China is closer to joining MSCI’s widely tracked Emerging Markets Index, the leading index service provider said Tuesday.
MSCI said a few important remaining issues related to market accessibility must be resolved, the Wall Street Journal reported.
Once the review is complete, the shares can be added to the widely tracked index.
That could happen even outside the regular schedule of its annual market classification review, the newspaper said.
The company said it would form a working group with the China Securities Regulatory Commission.
The decision defers a key milestone in China’s ambition to be recognized as a magnet for global capital.
Adding Chinese shares to the index, a benchmark tracked by some US$1.7 trillion of assets, could bring tens of billions of dollars into China’s stock market, the report said.
“Substantial progress has been made toward the opening of the Chinese equity market to institutional investors,” said Remy Briand, MSCI managing director and global head of research.

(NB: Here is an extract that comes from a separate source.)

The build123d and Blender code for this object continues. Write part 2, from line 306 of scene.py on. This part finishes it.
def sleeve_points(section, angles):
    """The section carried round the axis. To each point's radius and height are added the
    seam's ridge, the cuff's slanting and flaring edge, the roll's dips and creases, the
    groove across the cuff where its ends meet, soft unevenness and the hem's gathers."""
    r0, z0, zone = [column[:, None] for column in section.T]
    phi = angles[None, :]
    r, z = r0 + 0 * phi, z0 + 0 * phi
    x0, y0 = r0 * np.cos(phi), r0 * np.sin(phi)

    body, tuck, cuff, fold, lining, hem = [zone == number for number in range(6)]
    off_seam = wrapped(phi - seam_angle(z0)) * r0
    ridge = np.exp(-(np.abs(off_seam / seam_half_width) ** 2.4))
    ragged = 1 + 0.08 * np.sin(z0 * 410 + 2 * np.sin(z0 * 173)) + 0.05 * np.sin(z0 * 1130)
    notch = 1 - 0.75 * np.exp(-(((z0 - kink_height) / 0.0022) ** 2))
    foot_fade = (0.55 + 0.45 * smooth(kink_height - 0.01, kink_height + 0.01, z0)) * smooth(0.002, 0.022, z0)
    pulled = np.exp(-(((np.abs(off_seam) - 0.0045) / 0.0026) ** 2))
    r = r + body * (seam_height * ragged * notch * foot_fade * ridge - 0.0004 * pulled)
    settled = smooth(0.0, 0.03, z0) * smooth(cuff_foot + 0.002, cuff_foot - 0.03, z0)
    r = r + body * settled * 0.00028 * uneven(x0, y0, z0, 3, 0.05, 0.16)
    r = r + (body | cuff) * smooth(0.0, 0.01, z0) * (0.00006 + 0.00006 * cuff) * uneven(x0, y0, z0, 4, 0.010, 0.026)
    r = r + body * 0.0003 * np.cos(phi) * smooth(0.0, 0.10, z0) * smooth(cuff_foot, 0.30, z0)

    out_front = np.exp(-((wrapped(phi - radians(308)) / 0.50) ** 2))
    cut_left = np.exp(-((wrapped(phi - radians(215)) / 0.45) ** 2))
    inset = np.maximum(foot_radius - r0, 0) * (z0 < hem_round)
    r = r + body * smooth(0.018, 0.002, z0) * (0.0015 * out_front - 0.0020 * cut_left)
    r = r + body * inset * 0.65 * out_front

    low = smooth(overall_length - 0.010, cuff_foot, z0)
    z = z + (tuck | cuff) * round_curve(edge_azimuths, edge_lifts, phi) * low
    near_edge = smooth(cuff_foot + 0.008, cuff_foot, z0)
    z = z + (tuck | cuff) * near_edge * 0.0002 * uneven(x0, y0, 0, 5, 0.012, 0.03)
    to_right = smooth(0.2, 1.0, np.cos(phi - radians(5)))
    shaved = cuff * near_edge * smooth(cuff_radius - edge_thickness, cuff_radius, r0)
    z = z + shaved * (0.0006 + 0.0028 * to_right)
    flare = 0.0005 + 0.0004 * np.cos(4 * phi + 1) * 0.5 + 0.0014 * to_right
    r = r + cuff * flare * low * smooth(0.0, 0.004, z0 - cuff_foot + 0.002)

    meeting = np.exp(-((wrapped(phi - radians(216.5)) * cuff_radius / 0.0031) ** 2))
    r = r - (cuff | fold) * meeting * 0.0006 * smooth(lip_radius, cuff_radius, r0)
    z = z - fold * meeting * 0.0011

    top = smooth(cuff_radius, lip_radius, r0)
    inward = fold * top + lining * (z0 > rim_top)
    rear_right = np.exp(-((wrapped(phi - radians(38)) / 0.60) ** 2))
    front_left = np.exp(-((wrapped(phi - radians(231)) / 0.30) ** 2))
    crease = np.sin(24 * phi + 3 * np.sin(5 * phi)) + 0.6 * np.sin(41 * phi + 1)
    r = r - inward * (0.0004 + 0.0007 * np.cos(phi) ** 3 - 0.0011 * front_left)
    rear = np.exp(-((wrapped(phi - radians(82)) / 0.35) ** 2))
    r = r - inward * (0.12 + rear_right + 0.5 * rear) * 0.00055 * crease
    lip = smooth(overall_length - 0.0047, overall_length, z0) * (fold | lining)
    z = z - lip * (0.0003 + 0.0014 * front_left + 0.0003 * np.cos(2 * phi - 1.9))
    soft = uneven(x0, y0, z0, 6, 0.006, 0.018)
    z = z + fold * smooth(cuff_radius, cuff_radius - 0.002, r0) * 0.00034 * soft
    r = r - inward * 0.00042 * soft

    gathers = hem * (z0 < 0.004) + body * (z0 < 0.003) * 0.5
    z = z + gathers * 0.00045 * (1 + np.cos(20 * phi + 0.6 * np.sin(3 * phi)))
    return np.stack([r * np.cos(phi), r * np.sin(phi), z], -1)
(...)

“In our 2015 consultation, we learned that major investors around the world are eager for further liberalization of the China A-shares market.”
For global investors, the decision means China A shares will remain largely excluded from their portfolios, for now.
The US$10 trillion market is the second-largest in the world, after the United States.
Many fund managers allocate assets based on the underlying benchmarks; the MSCI indexes are the most widely used ones among international investors.